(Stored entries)
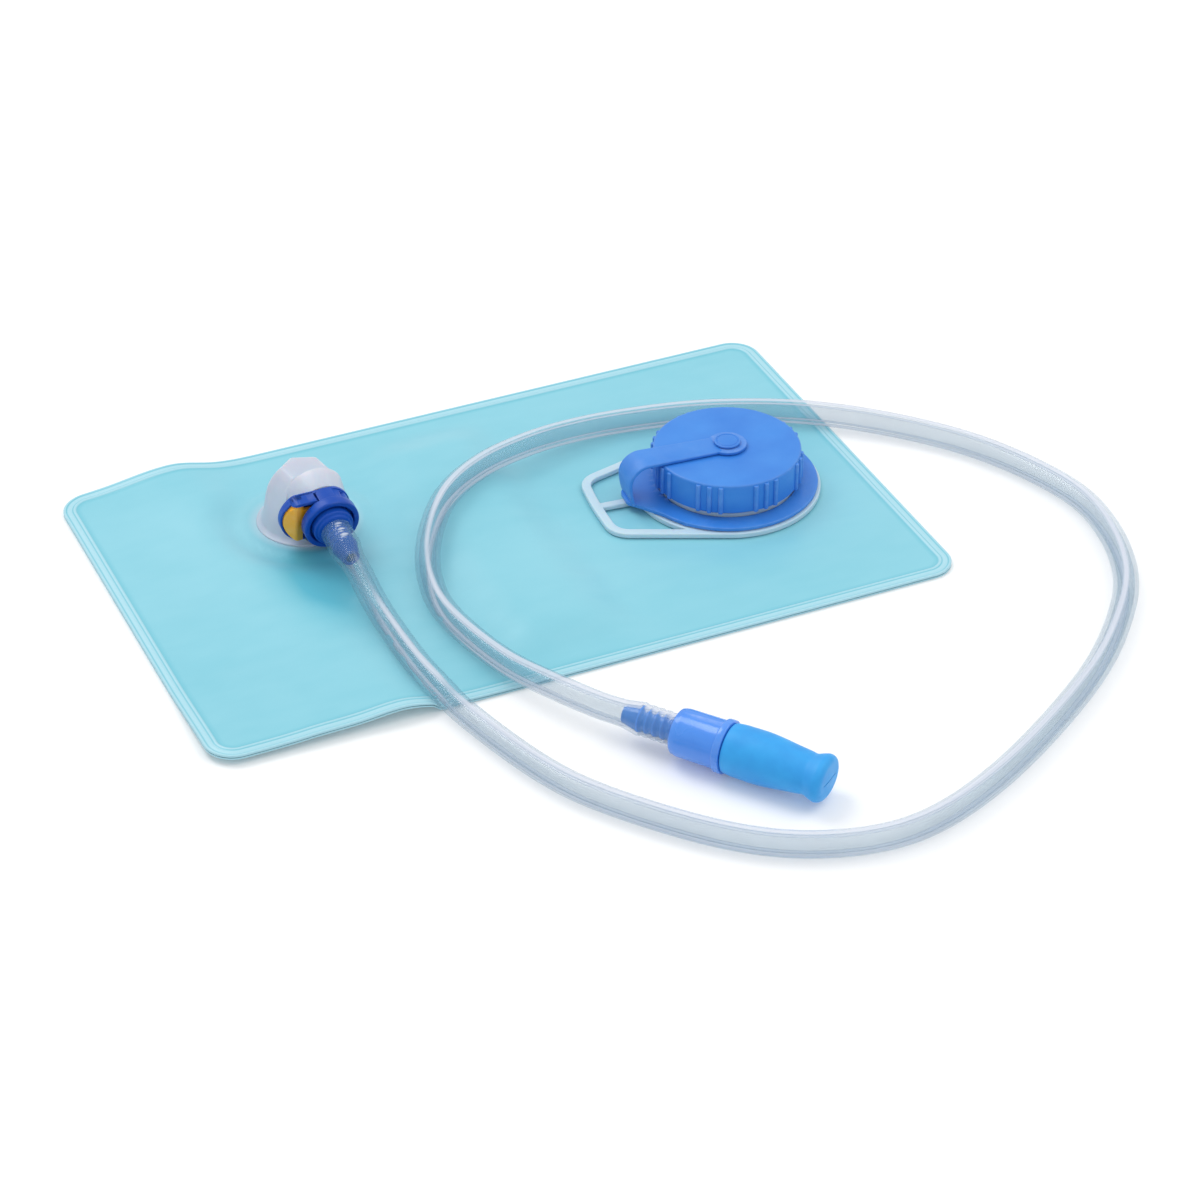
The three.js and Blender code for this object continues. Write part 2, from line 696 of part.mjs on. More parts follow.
const coupling = place(bladder, COUPLING.x, COUPLING.y, COUPLING.z, [radians(COUPLING.droopDeg), 0, -Math.PI / 2]);
addPiece(coupling, 'coupling_body', couplingBody(), couplingBlue);
addPiece(coupling, 'port_seal', sealRing(-3, 5.58, 0.5), rubber);
addPiece(coupling, 'latch_button', latchButton(), finish(0xe8a828, 0.35));
addPiece(coupling, 'button_spring', buttonSpring(), STEEL);
addPiece(coupling, 'shutoff_poppet', shutoffPoppet(), white);
addPiece(coupling, 'poppet_seal', poppetSeal(), rubber);
addPiece(coupling, 'poppet_spring', poppetSpring(), STEEL);
addPiece(coupling, 'hose_plug', hosePlug(), couplingBlue);
addPiece(coupling, 'plug_seal', sealRing(-0.8, 3.5, 0.4), rubber);

const valve = place(bladder, VALVE.x, VALVE.y, VALVE.z, [0, 0, radians(VALVE.headingDeg)]);
addPiece(valve, 'bite_valve_holder', biteValveHolder(), holderBlue);
addPiece(valve, 'bite_valve', biteValve(), finish(0x37a0e8, 0.6));

addPiece(bladder, 'drink_tube', drinkTube(), finish(0xd8dfe8, 0.2, 0.5));

export default bladder;
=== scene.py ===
# Hydration bladder, the visual model: a welded film bag that lies flat, its screw-capped filler, its
# outlet coupling, and the clear drink tube laid out round it to the bite valve. X runs along the bag,
# Y across it and Z is up. Shapes are drawn in millimetres in each part's own frame; the frames below
# turn them into metres in the shared one.

import json
import math

import bmesh
import bpy
from mathutils import Matrix, Vector, noise
from mathutils.kdtree import KDTree


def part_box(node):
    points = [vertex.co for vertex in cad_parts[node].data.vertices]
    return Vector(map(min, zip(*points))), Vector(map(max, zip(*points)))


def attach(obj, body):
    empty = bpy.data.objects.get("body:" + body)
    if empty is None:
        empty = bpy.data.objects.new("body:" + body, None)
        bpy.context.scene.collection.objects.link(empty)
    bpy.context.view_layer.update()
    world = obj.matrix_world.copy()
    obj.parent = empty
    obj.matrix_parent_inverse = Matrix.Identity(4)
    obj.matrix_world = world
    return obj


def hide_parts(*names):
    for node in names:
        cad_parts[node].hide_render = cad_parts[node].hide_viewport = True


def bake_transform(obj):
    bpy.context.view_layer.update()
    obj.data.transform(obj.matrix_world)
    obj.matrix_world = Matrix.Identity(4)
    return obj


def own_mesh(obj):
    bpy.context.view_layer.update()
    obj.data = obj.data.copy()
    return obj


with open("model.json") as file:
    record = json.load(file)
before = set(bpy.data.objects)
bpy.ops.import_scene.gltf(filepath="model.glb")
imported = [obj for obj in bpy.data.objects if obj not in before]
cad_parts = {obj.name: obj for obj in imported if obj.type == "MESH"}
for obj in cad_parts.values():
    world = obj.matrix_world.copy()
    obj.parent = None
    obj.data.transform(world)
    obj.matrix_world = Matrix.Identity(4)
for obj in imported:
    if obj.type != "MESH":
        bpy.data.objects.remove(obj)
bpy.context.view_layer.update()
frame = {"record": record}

# ------------------------ frames of the sub-assemblies

MM = 0.001
PLAIN = Matrix.Scale(MM, 4)  # millimetres of the shared frame, as metres
GAP = 0.3  # left between pieces that are not joined


def middle(node):
    low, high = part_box(node)
    return (low + high) / 2


def joint_axis(name):
    joints = frame["record"]["behaviour"]["joints"]
    return Vector(next(joint["axis"] for joint in joints if joint["name"] == name))


def upright_frame(node, turn_degrees=0):
    """Millimetres about a node's upright middle line, with z = 0 on the floor."""
    centre = middle(node)
    turn = Matrix.Rotation(math.radians(turn_degrees), 4, "Z")
    return Matrix.Translation((centre.x, centre.y, 0)) @ turn @ PLAIN


def axial_frame(point, direction):
    """Millimetres with x along a direction, y level and z upwards."""
    x_axis = direction.normalized()
    y_axis = Vector((0, 0, 1)).cross(x_axis).normalized()
    turn = Matrix((x_axis, y_axis, x_axis.cross(y_axis))).transposed().to_4x4()
    return Matrix.Translation(point) @ turn @ PLAIN


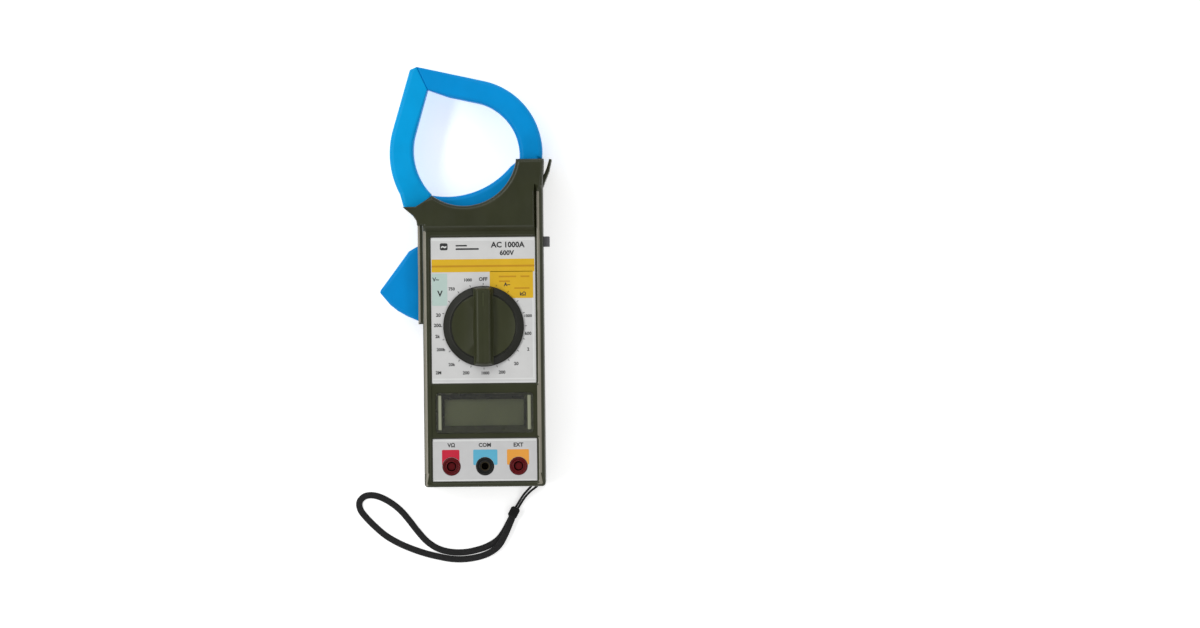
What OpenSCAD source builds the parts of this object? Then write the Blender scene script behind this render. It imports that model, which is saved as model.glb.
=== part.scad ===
// Clamp meter lying on its back. +Z comes out of the front panel, +Y points to the jaws.
// The origin is on the flat back, under the axis of the rotary switch. Millimetres.

/* [Case] */
// Width of the case body
case_w = 66; // [65.6:0.2:66.4]
// Distance from the switch axis down to the bottom end
case_bottom = 87.5; // [87.4:0.1:89]
// Height of the parting line between the two case halves
parting_z = 15; // [14.5:0.5:15.5]
// Thickness of the case walls
wall = 2; // [1.8:0.1:2]
// Height of the floor of the label pockets
panel_z = 28.4; // [28.3:0.1:28.5]
// Height of the side rails and the display frame
rail_z = 30.2; // [30:0.1:30.6]
// Height of the raised head
head_z = 33; // [32.5:0.5:34]

/* [Jaws] */
// Height of the underside of the jaws
jaw_z = 6; // [6:0.1:6.2]
// Thickness of the jaws, front to back
jaw_t = 16; // [15.8:0.1:16]
// Thickness of the trigger lever, front to back
lever_t = 13.5; // [13:0.1:13.5]
// Wall thickness of the jaw shells
jaw_wall = 1.8; // [1.6:0.1:2]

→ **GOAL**
Produce only the lines from the line containing "[0, 0, radians(VALVE.headingDeg)]);" through the line containing "zip(*points))), Vector(map(max, zip(*points)))", inclusive of both, exactly as they stand in the entries above.

→ **FINAL RESULT**
const valve = place(bladder, VALVE.x, VALVE.y, VALVE.z, [0, 0, radians(VALVE.headingDeg)]);
addPiece(valve, 'bite_valve_holder', biteValveHolder(), holderBlue);
addPiece(valve, 'bite_valve', biteValve(), finish(0x37a0e8, 0.6));

addPiece(bladder, 'drink_tube', drinkTube(), finish(0xd8dfe8, 0.2, 0.5));

export default bladder;
=== scene.py ===
# Hydration bladder, the visual model: a welded film bag that lies flat, its screw-capped filler, its
# outlet coupling, and the clear drink tube laid out round it to the bite valve. X runs along the bag,
# Y across it and Z is up. Shapes are drawn in millimetres in each part's own frame; the frames below
# turn them into metres in the shared one.

import json
import math

import bmesh
import bpy
from mathutils import Matrix, Vector, noise
from mathutils.kdtree import KDTree


def part_box(node):
    points = [vertex.co for vertex in cad_parts[node].data.vertices]
    return Vector(map(min, zip(*points))), Vector(map(max, zip(*points)))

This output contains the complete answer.